*EXERCISE TASK*: Take the records below and print them verbatim up to and including the line that carries "pin_rivet_length = 0.8".

(CAD and scene scripts)
▬▬▬▬▬▬
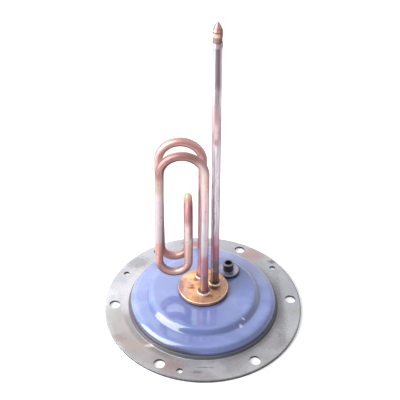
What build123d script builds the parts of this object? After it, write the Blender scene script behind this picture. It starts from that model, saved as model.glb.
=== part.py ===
from build123d import *
import os
from math import atan2, cos, hypot, radians, sin, tan

# Round brass plate that carries the tubes, and the rubber gasket under it
plate_overlap = 5.5
plate_thickness = 3.0
plate_edge_round = 0.6
plate_gasket_thickness = 2.0
plate_gasket_inset = 0.3
plate_gasket_clearance = 0.5
braze_clearance = 0.12

# Sheathed element: one copper tube, bent into two hanging loops joined by a hairpin
sheath_radius = 4.0
sheath_wall = 0.8
leg_tail = 11.5
front_leg_x = 0.8
front_leg_y = -7.7
back_leg_x = -2.0
back_leg_y = 14.7
top_bend_radius = 20.0
front_riser_gap = 3.7
back_riser_gap = 5.6
loop_top_rise = 161.9
loop_bottom_rise = 26.4
hairpin_rise = 95.3
front_leg_lean = 0.34
front_strand_lean = 1.55
back_leg_lean = 0.12
back_strand_lean = 0.05

# Inside of the sheath, and the terminals at its two ends
coil_radius = 1.6
core_clearance = 0.05
end_seal_length = 3.0
cold_pin_length = 34.0
bead_inset = 0.3
bead_length = 3.0
bead_chamfer = 0.4
tab_foot_inset = 0.3
tab_sheet = 0.8
tab_blade_width = 6.3
tab_blade_length = 5.6
pin_rivet_length = 0.8

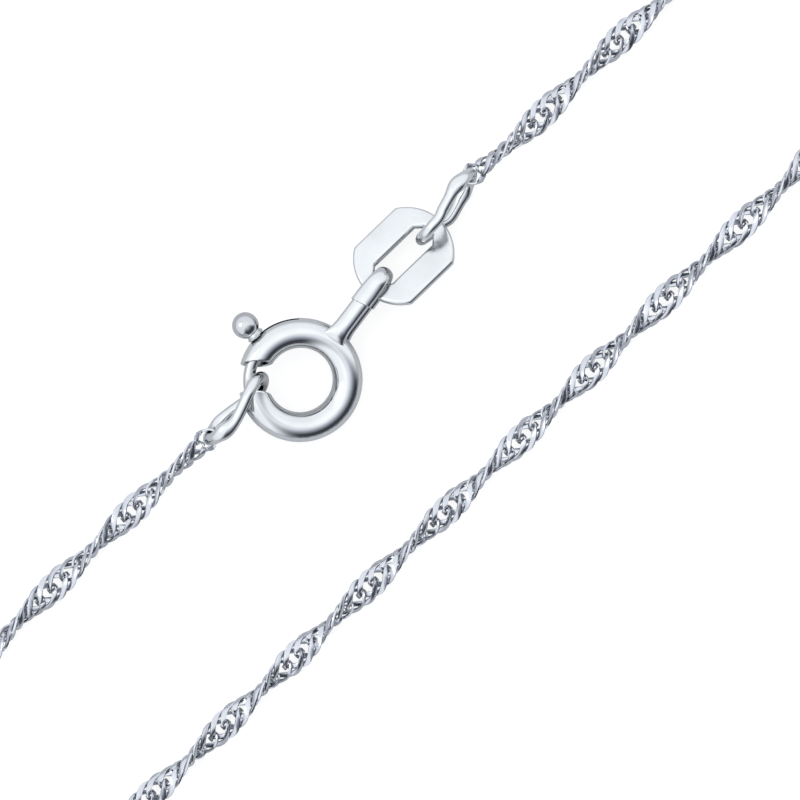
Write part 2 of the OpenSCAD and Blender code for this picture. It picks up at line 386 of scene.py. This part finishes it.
def node(tree, kind, inputs=None, **settings):
    """A node added to a tree, with its settings, and with its inputs set to values or joined to outputs."""
    added = tree.nodes.new(kind)
    for key, value in settings.items():
        setattr(added, key, value)
    for key, value in (inputs or {}).items():
        if isinstance(value, bpy.types.NodeSocket):
            tree.links.new(value, added.inputs[key])
        else:
            added.inputs[key].default_value = value
    return added


def new_material(name):
    """A material with its node tree and its main shader."""
    material = bpy.data.materials.new(name)
    material.use_nodes = True
    return material, material.node_tree, material.node_tree.nodes["Principled BSDF"]


def silver(name, colour, roughness, grain, stretch, relief):
    """Polished silver: slightly dulled patches, uneven polish and fine rubbing marks.

    grain: how fine the marks are; stretch: their scale along each axis; relief: their depth in metres."""
    dulled = bpy.context.scene.necklace_silver.dulled
    material, tree, shader = new_material(name)
    shader.inputs["Metallic"].default_value = 1.0
    place = node(tree, "ShaderNodeTexCoord").outputs["Object"]

    patches = node(tree, "ShaderNodeTexNoise", {"Vector": place, "Scale": 500.0, "Detail": 3.0})
    metal = node(tree, "ShaderNodeValToRGB", {"Fac": patches.outputs["Fac"]})
    dull, bright = metal.color_ramp.elements
    dull.position, dull.color = 0.3, (*(dulled * part for part in colour), 1)
    bright.position, bright.color = 0.62, (*colour, 1)

    stretched = node(tree, "ShaderNodeMapping", {"Vector": place, "Scale": stretch})
    marks = node(tree, "ShaderNodeTexNoise", {"Vector": stretched.outputs["Vector"], "Scale": grain, "Detail": 4.0,
                                              "Roughness": 0.65})
    polish = node(tree, "ShaderNodeMapRange", {"Value": marks.outputs["Fac"], "From Min": 0.3, "From Max": 0.7,
                                               "To Min": roughness * 0.65, "To Max": roughness * 1.5})
    bump = node(tree, "ShaderNodeBump", {"Height": marks.outputs["Fac"], "Strength": 0.1, "Distance": relief})
    tree.links.new(metal.outputs["Color"], shader.inputs["Base Color"])
    tree.links.new(polish.outputs["Result"], shader.inputs["Roughness"])
    tree.links.new(bump.outputs["Normal"], shader.inputs["Normal"])
    return material


# Spring ring

def ring_place(points):
    """From the ring's own frame, with its eye along +X, to the necklace's."""
    clasp = bpy.context.scene.necklace_clasp
    normal = -Vector(HINGE["axis"])
    tilt = math.atan2(-normal.y, normal.z)
    flat = turned(turned(points, "Z", clasp.ring_turn), "X", tilt)
    return flat + np.array(HINGE["pos_m"])


def cut_angle(side, ring_radius, radius, around, setback):
    """Angle round the ring at which a point of the tube meets one face of the leaning saw cut."""
    clasp = bpy.context.scene.necklace_clasp
    reach = ring_radius + radius * np.cos(around)
    face = side * (clasp.gap_width / 2 + setback)
    return clasp.gap_angle + np.arcsin((face - radius * np.sin(around) * math.sin(clasp.gap_lean))
                                       / (reach * math.cos(clasp.gap_lean)))


def sawn_tube(name, lips, tube_radius, ring_steps=168, sides=48):
    """The bent tube from one face of the gap round to the other, closed at both ends.

    lips: radius and setback of the rings at each end, from the end's middle outwards."""
    clasp = bpy.context.scene.necklace_clasp
    ring_radius = (clasp.ring_diameter - clasp.tube_diameter) / 2
    around = np.linspace(0, 2 * math.pi, sides, endpoint=False)

    def ring(radius, angle):
        reach = ring_radius + radius * np.cos(around)
        return np.stack([reach * np.cos(angle), reach * np.sin(angle), radius * np.sin(around)], 1)

    rings = [ring(r, cut_angle(1, ring_radius, r, around, back)) for r, back in lips]
    first = cut_angle(1, ring_radius, tube_radius, around, lips[-1][1])
    last = cut_angle(-1, ring_radius, tube_radius, around, lips[-1][1]) + 2 * math.pi
    for step in np.linspace(0, 1, ring_steps + 1)[1:-1]:
        rings.append(ring(tube_radius, first + (last - first) * step))
    rings += [ring(r, cut_angle(-1, ring_radius, r, around, back)) for r, back in reversed(lips)]
    faces = []
    for i in range(len(rings) - 1):
        a, b = i * sides, (i + 1) * sides
        faces += band(a, b, sides)
    top = (len(rings) - 1) * sides
    faces += [tuple(range(sides - 1, -1, -1)), tuple(range(top, top + sides))]
    return made(name, ring_place(np.vstack(rings)), faces)


def stem_slot(ring_radius, travel_from, travel_to, half_height, reach):
    """The block that the stem's slot leaves, bent round the ring's outside."""
    angles = np.linspace(travel_from, travel_to, 40)
    points = [(r * math.cos(a), r * math.sin(a), z) for a in angles
              for r, z in ((ring_radius, -half_height), (reach, -half_height),
                           (reach, half_height), (ring_radius, half_height))]
    faces = [(3, 2, 1, 0), tuple(len(points) - 4 + k for k in range(4))]
    for i in range(len(angles) - 1):
        a, b = 4 * i, 4 * i + 4
        faces += band(a, b, 4)
    return made("stem_slot", ring_place(points), faces)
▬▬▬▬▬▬
*ANSWER IN FULL*:
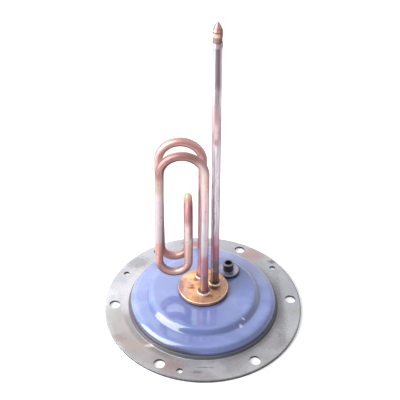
What build123d script builds the parts of this object? After it, write the Blender scene script behind this picture. It starts from that model, saved as model.glb.
=== part.py ===
from build123d import *
import os
from math import atan2, cos, hypot, radians, sin, tan

# Round brass plate that carries the tubes, and the rubber gasket under it
plate_overlap = 5.5
plate_thickness = 3.0
plate_edge_round = 0.6
plate_gasket_thickness = 2.0
plate_gasket_inset = 0.3
plate_gasket_clearance = 0.5
braze_clearance = 0.12

# Sheathed element: one copper tube, bent into two hanging loops joined by a hairpin
sheath_radius = 4.0
sheath_wall = 0.8
leg_tail = 11.5
front_leg_x = 0.8
front_leg_y = -7.7
back_leg_x = -2.0
back_leg_y = 14.7
top_bend_radius = 20.0
front_riser_gap = 3.7
back_riser_gap = 5.6
loop_top_rise = 161.9
loop_bottom_rise = 26.4
hairpin_rise = 95.3
front_leg_lean = 0.34
front_strand_lean = 1.55
back_leg_lean = 0.12
back_strand_lean = 0.05

# Inside of the sheath, and the terminals at its two ends
coil_radius = 1.6
core_clearance = 0.05
end_seal_length = 3.0
cold_pin_length = 34.0
bead_inset = 0.3
bead_length = 3.0
bead_chamfer = 0.4
tab_foot_inset = 0.3
tab_sheet = 0.8
tab_blade_width = 6.3
tab_blade_length = 5.6
pin_rivet_length = 0.8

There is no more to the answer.